Just after this I had to have an operation on my left hip. It had to be fused, which meant a long metal pin right down my hip. I was in plaster for months but came home and mother cared for me as well as doing everything else on the farm and market garden. She continued to make jam and chutney, as well as growing anything else that she could sell.

This also meant going to market to buy the fruit and tomatoes etc. to make it. We had hundreds of chickens and laying hens by now, so the eggs had to be taken and washed and got ready for the shop. It was then a television was bought, secondhand of course, for me, and I watched and enjoyed Wimbledon for the first time. When I came out of the plaster from most of my body, I was so weak that mother had to lift me like a helpless baby again. Next she hurt her back lifting me and was put into a plaster jacket so to be able to care for me and she could not work outside. A nurse called once a day which wasn't much help.

Things were getting so hopeless, Mum and I both felt useless to anyone. So we went into a caravan that belonged to a friend which was in our field and lived like hermits. No one wanted to know that we were even there.

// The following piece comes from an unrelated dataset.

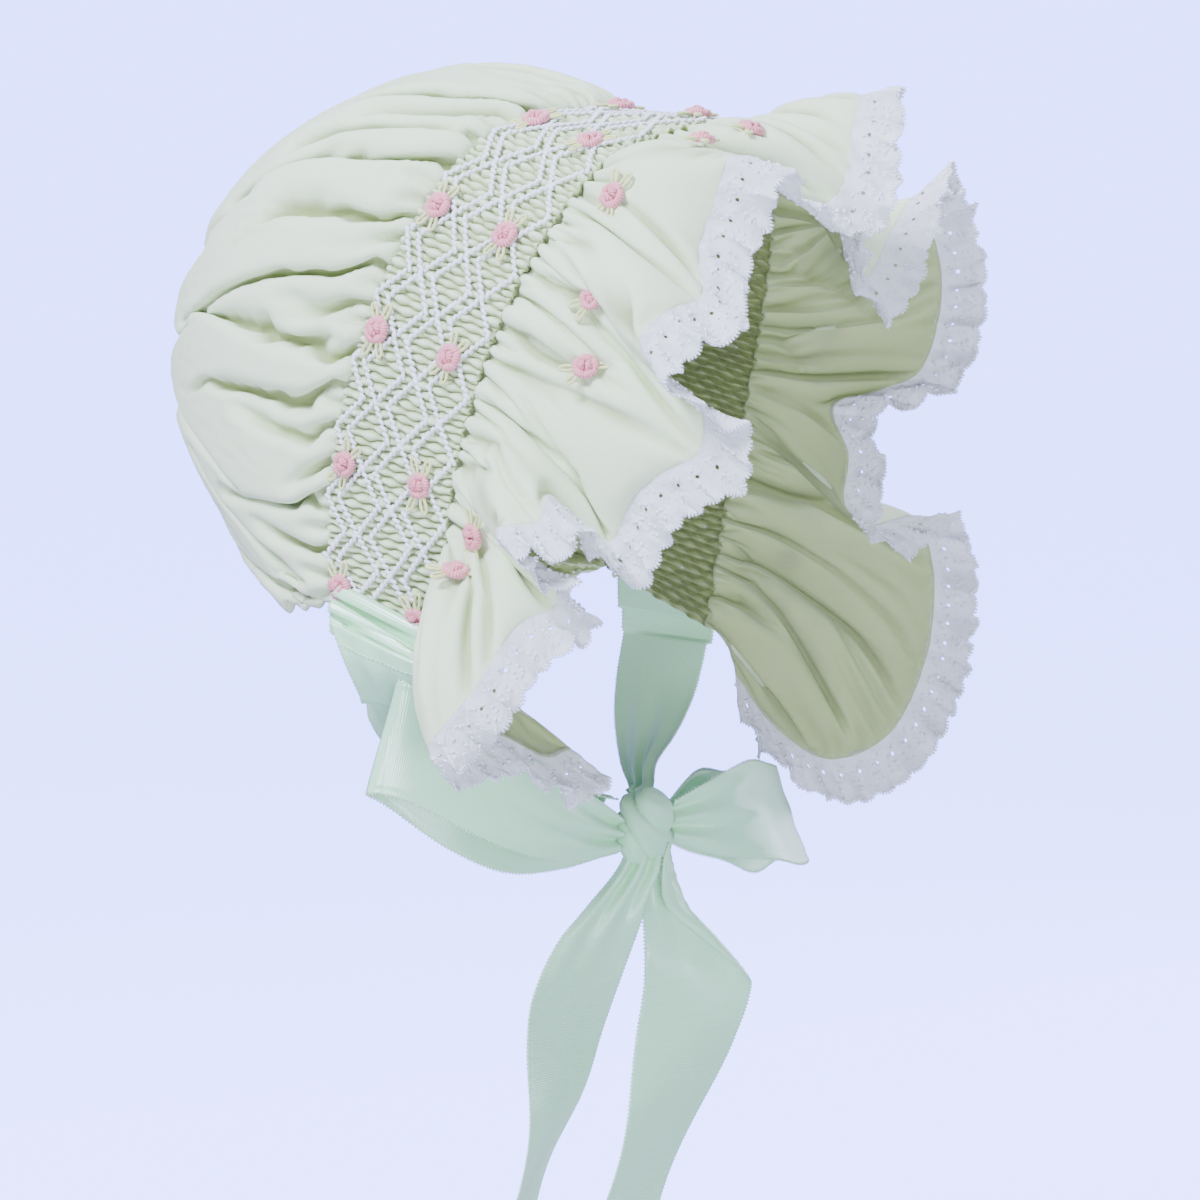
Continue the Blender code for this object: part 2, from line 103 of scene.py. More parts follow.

Mother decided to give up working on the farm to let Derek and his wife take over, which was always what we had intended. That time had now come, the only thing to do was get out and leave the past twelve years behind, thank goodness. She was now able to drive a car. So with a ‘Morris Traveller’ and our clothes, bed' table and chairs, she took a parlour maid's job with a bungalow included. There was very little actual cash paid to her, a little more if she did a dinner party in the evening, and she was still in plaster when we moved to Alderholt (near Fordingbridge).